■ Exercise goal: Starting at the line that contains "obj.matrix_parent_inverse = Matrix.Identity(4)", reproduce each line exactly up to and including the line that contains "bpy.data.objects.remove(obj)". Reproduce nothing else.

━━━━━━━━━━━━━━━━━━━━━━━━━━━━━━

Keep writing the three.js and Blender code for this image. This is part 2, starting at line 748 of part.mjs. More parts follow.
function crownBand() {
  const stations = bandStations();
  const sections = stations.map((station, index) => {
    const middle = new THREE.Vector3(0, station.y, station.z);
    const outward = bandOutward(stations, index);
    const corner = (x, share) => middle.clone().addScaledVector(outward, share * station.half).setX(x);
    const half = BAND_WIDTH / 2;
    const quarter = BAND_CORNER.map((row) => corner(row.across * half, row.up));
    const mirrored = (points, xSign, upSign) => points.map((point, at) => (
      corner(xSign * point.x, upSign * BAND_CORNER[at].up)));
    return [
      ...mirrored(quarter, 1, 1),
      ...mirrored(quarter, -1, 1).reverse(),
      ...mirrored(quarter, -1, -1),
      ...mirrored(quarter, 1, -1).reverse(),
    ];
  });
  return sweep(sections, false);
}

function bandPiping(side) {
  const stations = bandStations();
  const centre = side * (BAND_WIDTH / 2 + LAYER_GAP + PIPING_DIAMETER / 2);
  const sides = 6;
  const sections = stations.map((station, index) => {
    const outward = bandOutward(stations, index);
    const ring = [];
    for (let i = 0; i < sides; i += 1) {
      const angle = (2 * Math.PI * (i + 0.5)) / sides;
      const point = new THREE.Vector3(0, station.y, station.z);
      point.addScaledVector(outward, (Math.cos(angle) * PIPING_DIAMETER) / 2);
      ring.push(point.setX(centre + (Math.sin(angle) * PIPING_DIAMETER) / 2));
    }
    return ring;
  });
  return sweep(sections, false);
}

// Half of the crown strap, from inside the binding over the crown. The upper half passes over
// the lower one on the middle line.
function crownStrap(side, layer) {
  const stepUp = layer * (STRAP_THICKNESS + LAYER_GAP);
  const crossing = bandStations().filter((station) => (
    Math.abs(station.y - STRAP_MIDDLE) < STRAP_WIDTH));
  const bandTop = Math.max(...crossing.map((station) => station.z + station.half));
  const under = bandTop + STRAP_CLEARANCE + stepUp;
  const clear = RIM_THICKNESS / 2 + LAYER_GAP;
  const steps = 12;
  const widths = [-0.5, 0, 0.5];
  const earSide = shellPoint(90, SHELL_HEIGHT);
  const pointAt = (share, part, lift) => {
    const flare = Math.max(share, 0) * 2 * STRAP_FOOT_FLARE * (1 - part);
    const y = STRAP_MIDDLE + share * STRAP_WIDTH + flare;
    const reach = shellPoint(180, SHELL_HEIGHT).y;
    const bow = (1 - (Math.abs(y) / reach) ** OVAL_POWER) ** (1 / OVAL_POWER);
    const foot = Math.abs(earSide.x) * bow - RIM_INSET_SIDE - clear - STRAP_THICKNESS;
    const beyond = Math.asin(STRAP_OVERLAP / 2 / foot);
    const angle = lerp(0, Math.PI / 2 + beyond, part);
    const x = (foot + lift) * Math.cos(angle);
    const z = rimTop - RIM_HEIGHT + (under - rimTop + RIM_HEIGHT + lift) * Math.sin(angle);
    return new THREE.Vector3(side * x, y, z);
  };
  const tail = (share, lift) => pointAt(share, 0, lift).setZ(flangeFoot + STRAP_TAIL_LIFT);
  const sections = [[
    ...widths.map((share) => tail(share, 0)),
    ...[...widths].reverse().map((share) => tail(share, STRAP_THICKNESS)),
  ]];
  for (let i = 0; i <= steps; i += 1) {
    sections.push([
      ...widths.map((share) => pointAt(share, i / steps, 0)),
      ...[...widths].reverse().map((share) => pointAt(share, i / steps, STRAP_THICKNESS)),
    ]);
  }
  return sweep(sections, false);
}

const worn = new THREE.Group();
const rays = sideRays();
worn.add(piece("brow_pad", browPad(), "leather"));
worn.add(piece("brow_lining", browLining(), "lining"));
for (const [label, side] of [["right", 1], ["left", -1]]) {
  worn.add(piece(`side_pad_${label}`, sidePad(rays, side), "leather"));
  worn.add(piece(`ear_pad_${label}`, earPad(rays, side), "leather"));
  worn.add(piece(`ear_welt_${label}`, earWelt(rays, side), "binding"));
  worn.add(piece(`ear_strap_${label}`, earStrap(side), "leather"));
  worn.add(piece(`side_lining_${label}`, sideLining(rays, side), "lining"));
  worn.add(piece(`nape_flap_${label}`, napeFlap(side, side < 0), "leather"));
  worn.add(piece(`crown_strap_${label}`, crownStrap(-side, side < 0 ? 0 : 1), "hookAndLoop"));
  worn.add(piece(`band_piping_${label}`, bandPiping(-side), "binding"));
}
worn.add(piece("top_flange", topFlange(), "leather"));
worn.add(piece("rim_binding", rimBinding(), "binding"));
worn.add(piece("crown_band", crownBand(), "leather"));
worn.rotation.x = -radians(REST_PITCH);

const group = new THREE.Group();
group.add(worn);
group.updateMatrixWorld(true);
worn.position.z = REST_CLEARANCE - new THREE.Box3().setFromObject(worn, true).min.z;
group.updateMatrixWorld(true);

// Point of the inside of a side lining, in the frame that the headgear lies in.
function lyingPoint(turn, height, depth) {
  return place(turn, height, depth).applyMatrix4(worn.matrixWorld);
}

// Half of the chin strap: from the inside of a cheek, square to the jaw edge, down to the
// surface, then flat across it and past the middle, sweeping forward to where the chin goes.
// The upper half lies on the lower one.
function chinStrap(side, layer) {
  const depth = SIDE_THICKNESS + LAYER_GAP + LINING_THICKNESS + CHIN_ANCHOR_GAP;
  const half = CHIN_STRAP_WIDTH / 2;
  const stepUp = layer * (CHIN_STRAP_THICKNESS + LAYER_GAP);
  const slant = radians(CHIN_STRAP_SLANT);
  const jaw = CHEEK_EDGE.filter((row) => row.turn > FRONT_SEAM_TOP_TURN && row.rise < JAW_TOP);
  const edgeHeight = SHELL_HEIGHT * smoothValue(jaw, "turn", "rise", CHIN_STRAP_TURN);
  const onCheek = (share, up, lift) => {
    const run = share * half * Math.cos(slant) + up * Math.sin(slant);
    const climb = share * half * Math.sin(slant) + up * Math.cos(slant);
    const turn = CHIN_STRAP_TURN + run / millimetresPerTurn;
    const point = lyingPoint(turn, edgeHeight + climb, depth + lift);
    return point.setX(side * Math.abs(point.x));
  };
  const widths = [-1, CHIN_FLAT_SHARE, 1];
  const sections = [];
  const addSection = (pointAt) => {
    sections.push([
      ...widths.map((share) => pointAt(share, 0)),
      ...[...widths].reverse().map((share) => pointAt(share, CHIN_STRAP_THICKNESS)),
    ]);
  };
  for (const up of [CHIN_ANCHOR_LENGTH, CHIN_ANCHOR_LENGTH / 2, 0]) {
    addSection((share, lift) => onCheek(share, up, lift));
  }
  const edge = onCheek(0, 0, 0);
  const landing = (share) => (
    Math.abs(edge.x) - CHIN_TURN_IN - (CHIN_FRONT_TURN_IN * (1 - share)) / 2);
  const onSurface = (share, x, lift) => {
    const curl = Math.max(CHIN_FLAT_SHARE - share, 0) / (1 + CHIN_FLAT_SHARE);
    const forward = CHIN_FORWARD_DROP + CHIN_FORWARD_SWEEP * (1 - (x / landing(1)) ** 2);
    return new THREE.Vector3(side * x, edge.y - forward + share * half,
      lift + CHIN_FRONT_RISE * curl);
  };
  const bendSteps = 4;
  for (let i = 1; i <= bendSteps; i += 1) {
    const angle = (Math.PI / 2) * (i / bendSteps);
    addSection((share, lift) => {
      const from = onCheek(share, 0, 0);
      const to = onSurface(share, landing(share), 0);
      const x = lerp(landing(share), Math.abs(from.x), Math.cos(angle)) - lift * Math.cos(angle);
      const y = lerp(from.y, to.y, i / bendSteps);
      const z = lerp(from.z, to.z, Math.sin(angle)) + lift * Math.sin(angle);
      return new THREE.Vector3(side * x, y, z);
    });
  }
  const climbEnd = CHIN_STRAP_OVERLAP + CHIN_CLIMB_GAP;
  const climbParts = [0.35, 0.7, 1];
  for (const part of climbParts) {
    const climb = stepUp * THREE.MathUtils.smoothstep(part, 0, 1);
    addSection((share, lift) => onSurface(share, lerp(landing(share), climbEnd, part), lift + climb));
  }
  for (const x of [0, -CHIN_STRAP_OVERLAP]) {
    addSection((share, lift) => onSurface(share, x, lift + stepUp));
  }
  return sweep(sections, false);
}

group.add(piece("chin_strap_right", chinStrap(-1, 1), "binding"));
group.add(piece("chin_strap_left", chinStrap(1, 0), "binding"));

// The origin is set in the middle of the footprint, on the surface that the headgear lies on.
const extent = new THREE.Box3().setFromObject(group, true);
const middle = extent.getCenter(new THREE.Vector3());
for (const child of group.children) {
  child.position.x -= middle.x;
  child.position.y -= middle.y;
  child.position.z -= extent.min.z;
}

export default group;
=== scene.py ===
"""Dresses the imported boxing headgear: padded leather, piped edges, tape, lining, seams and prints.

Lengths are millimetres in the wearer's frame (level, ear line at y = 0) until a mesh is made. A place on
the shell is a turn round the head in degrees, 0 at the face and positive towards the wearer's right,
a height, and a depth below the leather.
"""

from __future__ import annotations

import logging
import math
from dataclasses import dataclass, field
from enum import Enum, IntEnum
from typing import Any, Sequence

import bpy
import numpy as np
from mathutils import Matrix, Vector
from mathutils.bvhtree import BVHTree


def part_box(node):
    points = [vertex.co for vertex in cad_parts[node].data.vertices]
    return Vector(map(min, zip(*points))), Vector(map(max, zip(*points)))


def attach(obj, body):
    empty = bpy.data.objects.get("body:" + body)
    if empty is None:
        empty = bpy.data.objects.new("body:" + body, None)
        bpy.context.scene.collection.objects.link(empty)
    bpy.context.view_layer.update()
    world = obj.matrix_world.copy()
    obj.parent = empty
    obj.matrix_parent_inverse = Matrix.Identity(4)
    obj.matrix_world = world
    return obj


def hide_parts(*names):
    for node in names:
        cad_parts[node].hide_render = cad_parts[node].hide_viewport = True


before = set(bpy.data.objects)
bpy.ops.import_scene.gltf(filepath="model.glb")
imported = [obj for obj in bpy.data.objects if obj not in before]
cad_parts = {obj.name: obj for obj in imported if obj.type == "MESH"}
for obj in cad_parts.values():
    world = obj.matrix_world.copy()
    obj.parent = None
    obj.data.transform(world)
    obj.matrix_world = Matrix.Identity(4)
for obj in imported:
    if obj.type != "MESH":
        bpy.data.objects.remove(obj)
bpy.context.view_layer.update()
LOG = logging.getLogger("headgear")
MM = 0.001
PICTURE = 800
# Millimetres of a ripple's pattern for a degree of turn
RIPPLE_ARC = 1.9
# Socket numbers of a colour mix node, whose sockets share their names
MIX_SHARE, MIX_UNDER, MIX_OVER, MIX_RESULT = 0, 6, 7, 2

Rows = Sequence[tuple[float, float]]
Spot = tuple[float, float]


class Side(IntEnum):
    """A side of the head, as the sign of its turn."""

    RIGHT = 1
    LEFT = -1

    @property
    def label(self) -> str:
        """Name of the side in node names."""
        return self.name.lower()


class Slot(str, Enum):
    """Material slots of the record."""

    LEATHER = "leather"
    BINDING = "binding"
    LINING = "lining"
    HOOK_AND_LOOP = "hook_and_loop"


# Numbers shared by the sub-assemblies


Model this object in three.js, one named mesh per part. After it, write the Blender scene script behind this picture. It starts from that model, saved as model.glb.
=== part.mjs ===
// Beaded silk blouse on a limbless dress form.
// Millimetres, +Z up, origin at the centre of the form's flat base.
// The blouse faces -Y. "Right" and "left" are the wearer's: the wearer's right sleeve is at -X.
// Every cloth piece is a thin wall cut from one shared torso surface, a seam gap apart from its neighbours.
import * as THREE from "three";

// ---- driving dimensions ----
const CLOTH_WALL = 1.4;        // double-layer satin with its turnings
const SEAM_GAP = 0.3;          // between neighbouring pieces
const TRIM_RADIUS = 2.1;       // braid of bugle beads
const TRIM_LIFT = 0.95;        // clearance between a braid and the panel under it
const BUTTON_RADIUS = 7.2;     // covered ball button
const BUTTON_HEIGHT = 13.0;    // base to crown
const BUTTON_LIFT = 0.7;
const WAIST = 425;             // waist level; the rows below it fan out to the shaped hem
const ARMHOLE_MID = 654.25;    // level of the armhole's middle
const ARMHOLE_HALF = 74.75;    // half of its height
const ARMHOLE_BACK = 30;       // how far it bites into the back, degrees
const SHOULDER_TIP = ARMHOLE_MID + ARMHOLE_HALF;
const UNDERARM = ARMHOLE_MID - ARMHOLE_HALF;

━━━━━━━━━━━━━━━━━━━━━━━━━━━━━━

■ Reply:
    obj.matrix_parent_inverse = Matrix.Identity(4)
    obj.matrix_world = world
    return obj


def hide_parts(*names):
    for node in names:
        cad_parts[node].hide_render = cad_parts[node].hide_viewport = True


before = set(bpy.data.objects)
bpy.ops.import_scene.gltf(filepath="model.glb")
imported = [obj for obj in bpy.data.objects if obj not in before]
cad_parts = {obj.name: obj for obj in imported if obj.type == "MESH"}
for obj in cad_parts.values():
    world = obj.matrix_world.copy()
    obj.parent = None
    obj.data.transform(world)
    obj.matrix_world = Matrix.Identity(4)
for obj in imported:
    if obj.type != "MESH":
        bpy.data.objects.remove(obj)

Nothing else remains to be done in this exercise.